Someone told me last night that we’ve had 30 shots on target in the three European matches and we’ve scored twice. Here, domestically, we’ve been rattling the ball into the net on a regular basis.

In Europe we’re making chances … but something is going wrong in that final third.

Take even one third of them and the Group table looks very different.

When Ange says experience, he’s talking about an amalgam of things at the root of which is this; when this team starts realising it is here on merit and that football comes down to the same basic principles in this tournament, and in Europe as a whole, as it does in Scotland, they will be better off for it.

I said last season this team needed to become champions to fully feel like they were as good as we knew they could be … they need some measure of success in Europe before they will start to believe that great things can be achieved.

This is not about quality; this team has the quality. This is about mentality. This about taking that extra second to place a shot or get a header on target.

It’s about Callum being calm and composed enough to get that pass to a Celtic player tonight instead of rushing it. It’s Joe Hart getting the ball passed back to him too many times by nervous defenders and his own composure being so shot that he takes a risky pass instead of doing it right.

It’s as if these guys get in front of goal – or see opposing players run at them – and start thinking about the global TV audience, and the stage they are on, and the pressure of the moment. There’s actually a movie moment for this, and I think of it often.

In Oliver Stone’s magnificent Any Given Sunday – one of the most under-rated sports movies of all time (and the only film, and I swear this is true, that I’ve ever watched four times in a single day) – Willie Beamen is the third string quarterback for the Miami Sharks.

His manager, played by the ever awesome Al Pacino, is forced to throw him into a game after the two quarterbacks in front of him get injured during the match.

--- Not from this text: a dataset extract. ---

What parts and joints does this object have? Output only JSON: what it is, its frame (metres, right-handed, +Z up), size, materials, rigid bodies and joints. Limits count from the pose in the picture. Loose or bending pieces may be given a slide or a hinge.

And although Beamen has a huge talent (it’s explained that he was signed on a naff contract because a previous coach played him in the wrong position, and he got injured) he is as nervous as Hell out on the pitch. He even vomits in the huddle, and for the first couple of plays he is almost paralysed by the sheer terror he feels.

Pacino pulls him aside and calms his nerves by reminding him that the game is simple, that it’s played the same way whether he’s on the streets at home or in a stadium. He tells him to forget the lights, forget the crowd and focus on simply playing ball.

That’s what our boys need to do. This is about what’s in their heads, not what they can do with their feet. These guys have the talent and the skill … but not, yet, the composure. I read last night that eight of the eleven starters have never played in the Champions League before this season … that’s not in the least bit surprising when you see how they played.

Three of them were playing in the J League. This time last year, Matt O’Riley was in League One. Jenz was warming a bench. Jota had been a Benfica sub in this tournament. That’s how inexperienced we were out there last night … at this level anyway.

And you can tell these guys are somewhat affected by that.

The trouble is, at that level you need to learn fast or you’re going to sink like a stone. Ange was angry last night, but these guys should take that as a net positive. He wouldn’t be if he didn’t think they were capable of so much more. He slammed them for playing with fear because he knows if they play without it they have nothing to worry about at all.

It will come. It will all come to these guys, because they do belong at that level, and they are good enough to play there.

When they start to believe it, they will do big things.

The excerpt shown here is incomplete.